#### INFORMATION SUPPLIED ####

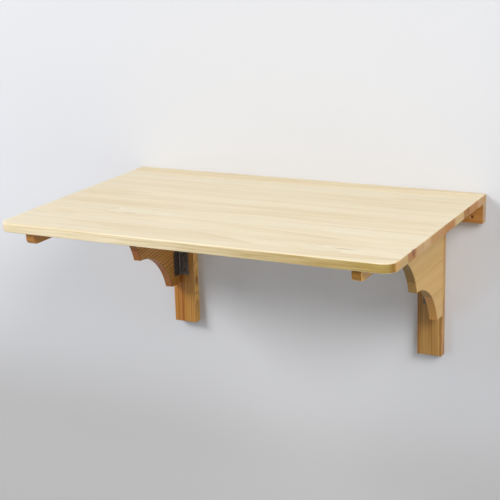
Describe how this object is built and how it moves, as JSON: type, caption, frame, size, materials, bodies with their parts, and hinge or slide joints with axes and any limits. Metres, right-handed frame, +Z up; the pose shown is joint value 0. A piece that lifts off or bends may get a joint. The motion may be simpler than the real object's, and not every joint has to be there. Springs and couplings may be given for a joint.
{
  "type": "wall mounted drop leaf table",
  "caption": "Pine wall table: a hinged leaf with rounded front corners, carried by double-arc swing brackets hinged to upright posts under a wall rail.",
  "frame": {"origin": "on the wall plane, midway along the row of screw holes in the wall rail", "axes": "+X along the wall to the right as seen from the room, +Y into the wall, +Z up; the table stands out towards -Y"},
  "size_m": [0.9, 0.6, 0.395],
  "materials": {
    "leaf_pine": "satin varnished, pale",
    "strip_pine": "satin varnished",
    "frame_pine": "satin varnished",
    "bracket_pine": "satin varnished",
    "batten_pine": "satin varnished",
    "hinge_black": "black, satin",
    "screw_steel": "zinc, satin"
  },
  "bodies": {
    "wall_frame": {"wall_rail": "frame_pine", "fixed_strip": "strip_pine", "left_post": "frame_pine", "right_post": "frame_pine", "left_upper_hinge_fixed_plate": "hinge_black", "left_upper_hinge_fixed_screws": "hinge_black", "left_upper_hinge_pin": "hinge_black", "left_lower_hinge_fixed_plate": "hinge_black", "left_lower_hinge_fixed_screws": "hinge_black", "left_lower_hinge_pin": "hinge_black", "right_upper_hinge_fixed_plate": "hinge_black", "right_upper_hinge_fixed_screws": "hinge_black", "right_upper_hinge_pin": "hinge_black", "right_lower_hinge_fixed_plate": "hinge_black", "right_lower_hinge_fixed_screws": "hinge_black", "right_lower_hinge_pin": "hinge_black", "left_leaf_hinge_fixed_plate": "hinge_black", "left_leaf_hinge_fixed_screws": "hinge_black", "left_leaf_hinge_pin": "hinge_black", "right_leaf_hinge_fixed_plate": "hinge_black", "right_leaf_hinge_fixed_screws": "hinge_black", "right_leaf_hinge_pin": "hinge_black"},
    "leaf": {"leaf": "leaf_pine", "left_batten": "batten_pine", "right_batten": "batten_pine", "left_batten_screws": "screw_steel", "right_batten_screws": "screw_steel", "left_leaf_hinge_moving_plate": "hinge_black", "left_leaf_hinge_moving_screws": "hinge_black", "right_leaf_hinge_moving_plate": "hinge_black", "right_leaf_hinge_moving_screws": "hinge_black"},
    "left_bracket": {"left_bracket": "bracket_pine", "left_upper_hinge_moving_plate": "hinge_black", "left_upper_hinge_moving_screws": "hinge_black", "left_lower_hinge_moving_plate": "hinge_black", "left_lower_hinge_moving_screws": "hinge_black"},
    "right_bracket": {"right_bracket": "bracket_pine", "right_upper_hinge_moving_plate": "hinge_black", "right_upper_hinge_moving_screws": "hinge_black", "right_lower_hinge_moving_plate": "hinge_black", "right_lower_hinge_moving_screws": "hinge_black"}
  },
  "joints": [
    {"name": "leaf_hinge", "type": "hinge", "parent": "wall_frame", "child": "leaf", "pos_m": [0, -0.0547, 0.0278], "axis": [-1, 0, 0], "range_deg": [0, 3]},
    {"name": "left_bracket_swing", "type": "hinge", "parent": "wall_frame", "child": "left_bracket", "pos_m": [-0.3368, -0.0252, 0], "axis": [0, 0, 1], "range_deg": [0, 90]},
    {"name": "right_bracket_swing", "type": "hinge", "parent": "wall_frame", "child": "right_bracket", "pos_m": [0.3368, -0.0252, 0], "axis": [0, 0, -1], "range_deg": [0, 90]}
  ]
}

####

GIVEN REQUEST: Select every line in the material above where the string "with" occurs, and copy it.

PROBLEM SOLUTION:
Describe how this object is built and how it moves, as JSON: type, caption, frame, size, materials, bodies with their parts, and hinge or slide joints with axes and any limits. Metres, right-handed frame, +Z up; the pose shown is joint value 0. A piece that lifts off or bends may get a joint. The motion may be simpler than the real object's, and not every joint has to be there. Springs and couplings may be given for a joint.
  "caption": "Pine wall table: a hinged leaf with rounded front corners, carried by double-arc swing brackets hinged to upright posts under a wall rail.",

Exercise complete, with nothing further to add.